Bollocks. Taxes raised go into the general fund. Such a construction effectively eliminates the 60% requirement because such funds will inevitably be spent on some “constitutionally mandated” (and I use that term loosely) item or another.

I agree that the title of the OP is misleading.

That doesn’t mean the decision isn’t a judicial hijack of power.

The flaw in the opinion of the Supreme Court of Nevada is the assumption that the failure to pass an appropriations bill equates to the inability to pass an appropriations bill. They fail to understand that the failure to meet a super majority requirement is as much the fault of the plurality as it is the recalcitrant minority.

It is not impossible for a supermajority to occur. The provisions are not in conflict. But to occur, a supermajority will require the willingness of the majority Democrats to meet sufficient demands of the minority Republicans blocking the passage of the appropriations bill. Instead, the Democrats simply went to their hired guns, the 6 Democrats on the Nevada Supreme Court. That court, instead of imposing a solution such as requiring the appropriation of funds at the same level as the previous bi-ennium, manufactures a conflict that doesn’t exist, elevates intransigence on both sides of the conflict into impossibility, and allows the will of the people to be frustrated.

The solution is simple, and likely to be initiated quite quickly.
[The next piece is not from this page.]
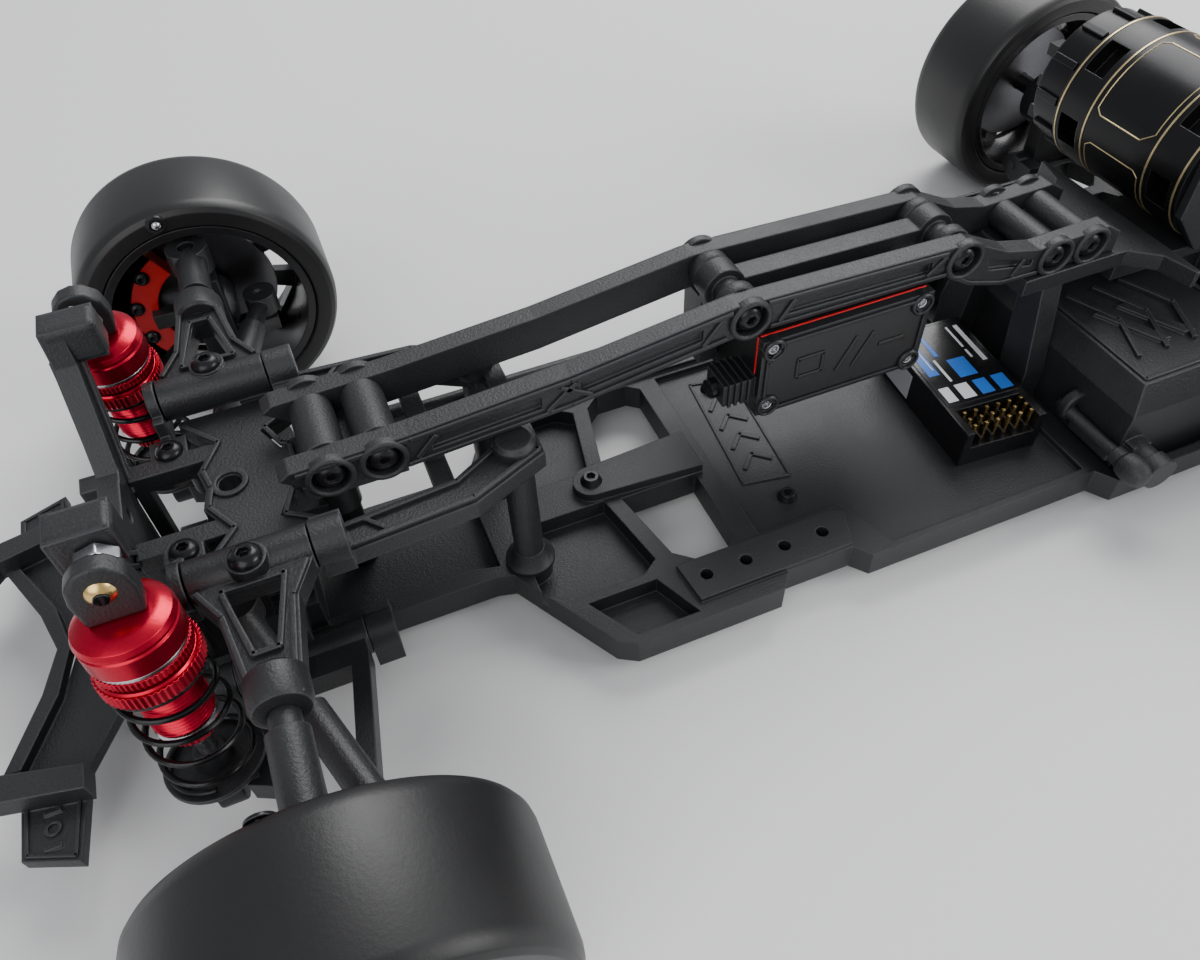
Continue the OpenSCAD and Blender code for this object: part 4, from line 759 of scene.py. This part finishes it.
fixed("motor_bell_rings", bm, "motor_can", axis_at)
bm = bmesh.new()
for k in range(12):
    a = TAU * k / 12
    block((16.4, -0.9, -37.4), (17.5, 0.9, -30), bm)
    bmesh.ops.rotate(bm, verts=bm.verts[-8:], cent=(0, 0, 0), matrix=Matrix.Rotation(a, 3, "Z"))
fixed("motor_bell_fins", bm, "motor_can", axis_at, edge=0.2)

# ---------------------------------------------------------------- battery cover and latches
LID = 32.0  # height of the cover's top
bm = raised(closed([(-223.8, -38.4), (-189.2, -38.4), (-189.2, 38.4), (-223.8, 38.4)]), 0.8, 0.5, LID)
for s in (1, -1):
    for k in range(3):
        x = -193 - 8 * k
        raised([(x, 8 * s), (x - 5, 20 * s), (x, 32 * s)], 1.1, 0.9, LID, bm)
fixed("battery_cover_ribs", bm, "frame_plastic", on_top())
for side, s in SIDES:
    bar = lathe([(0, 26), (1.5, 26), (1.7, 26.4), (1.7, 30), (1.5, 30.3), (1.5, 44), (2.2, 44.4),
                 (2.2, 46.6), (3.0, 47.4), (3.3, 49.6), (3.0, 52), (2.2, 53.4), (1.0, 53.8), (0, 53.8)], 40)
    fixed(f"latch_{side}_bar", bar, "frame_plastic", on_side(s, FX - 182.2, 17))
    ring = lathe([(2.0, 27.2), (3.9, 27.2), (4.2, 27.6), (4.2, 29.4), (3.9, 29.8), (2.0, 29.8)], 40)
    fixed(f"latch_{side}_ring", ring, "frame_plastic", on_side(s, FX - 184.0, 18))
    bm = block((-187.0, 30.4, 13.2), (-181.6, 43.4, 15.8))
    fixed(f"latch_{side}_tab", bm, "frame_plastic", on_top(s), edge=0.6)

# ---------------------------------------------------------------- tub and bumper marks
PAN = 9.4  # height of the tub's floor
bm = raised(closed([(-104.6, 12.4), (-116, 14.4), (-119, -21), (-108, -23.4)]), 0.6, 0.35, PAN)
for k in range(4):
    y = 6 - 7 * k
    x = -110.6 - 0.45 * k
    raised([(x + 3.4, y + 2.4), (x - 0.4, y - 1.6), (x - 4.2, y + 1.8)], 1.1, 0.4, PAN, bm)
fixed("tub_mark", bm, "tub_plastic", on_top())
for side, s in SIDES:
    bm = lathe([(0.9, 13.5), (1.5, 13.5), (1.5, 14.1), (0.9, 14.1)], 32)
    fixed(f"bumper_{side}_tab_ring", bm, "frame_plastic", on_top(s) @ move(48.5, 37.9, 0))
    bm = stroke_plate([(43.6, 31), (44.8, 44.6), (53, 41.4), (53, 31)], 0.6, 13.5, 14.0)
    fixed(f"bumper_{side}_tab_rim", bm, "frame_plastic", on_top(s))
    bm = bmesh.new()
    stroke_plate([(60, 30), (71.2, 17.6), (74.2, 5), (74.2, 0)], 0.7, 18.5, 19.2, bm)
    stroke_plate([(57.6, 27), (67.6, 14.2), (70.8, 4), (70.8, 0)], 0.7, 18.5, 19.2, bm)
    fixed(f"bumper_{side}_hoop_rims", bm, "frame_plastic", on_top(s))

# ---------------------------------------------------------------- stage
floor_mat = bpy.data.materials.new("studio_floor")
tree, bsdf = nodes_of(floor_mat)
bsdf.inputs["Base Color"].default_value = (0.80, 0.80, 0.80, 1)
bsdf.inputs["Roughness"].default_value = 0.9
bpy.ops.mesh.primitive_plane_add(size=12, location=(0, 0, -0.0002))
floor = bpy.context.object
floor.name = "floor"
floor.data.materials.append(floor_mat)

world = bpy.data.worlds.new("studio")
bpy.context.scene.world = world
world.use_nodes = True
world.node_tree.nodes["Background"].inputs["Color"].default_value = (0.93, 0.95, 1.0, 1)
world.node_tree.nodes["Background"].inputs["Strength"].default_value = 0.5


def soft_light(name, place, power, size, aim=(0, 0, 0.03)):
    data = bpy.data.lights.new(name, "AREA")
    data.energy = power
    data.size = size
    lamp = bpy.data.objects.new(name, data)
    lamp.location = place
    lamp.rotation_euler = (Vector(aim) - Vector(place)).to_track_quat("-Z", "Y").to_euler()
    bpy.context.scene.collection.objects.link(lamp)


soft_light("key", (-0.5, -0.7, 1.0), 14, 0.8)
soft_light("fill", (0.6, 0.7, 0.7), 6, 0.9)
soft_light("rim", (-0.9, 0.5, 0.6), 6, 0.5)

# ---------------------------------------------------------------- camera
# Stands and looks as the photograph's camera does.
CAM_AT = Vector((-0.0224 + FRONT_X, 0.1382, 0.1793))
AZ, EL, ROLL = (math.radians(a) for a in (20.18, 48.55, -3.0))
look = Vector((-math.sin(AZ) * math.cos(EL), -math.cos(AZ) * math.cos(EL), -math.sin(EL)))
right = look.cross(Vector((0, 0, 1))).normalized()
up = right.cross(look)
cam_x = math.cos(ROLL) * right + math.sin(ROLL) * up
cam_y = -math.sin(ROLL) * right + math.cos(ROLL) * up
cam_data = bpy.data.cameras.new("camera")
cam_data.sensor_width = 36
cam_data.lens = 28.47
cam_data.clip_start = 0.005
camera = bpy.data.objects.new("camera", cam_data)
camera.matrix_world = Matrix.Translation(CAM_AT) @ Matrix((cam_x, cam_y, -look)).transposed().to_4x4()
bpy.context.scene.collection.objects.link(camera)
bpy.context.scene.camera = camera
An initiative placing in the state constitution a specific statement that the supermajority requirement applies to all appropriations bills, even when funding education, and that the Supreme Court of Nevada is specifically precluded from waiving the requirement.

I hate it when state courts play politics. Living now in Ohio, I have to deal with it all the time.

I’ve said it before and I’ll say it again. Democracy simply doesn’t work.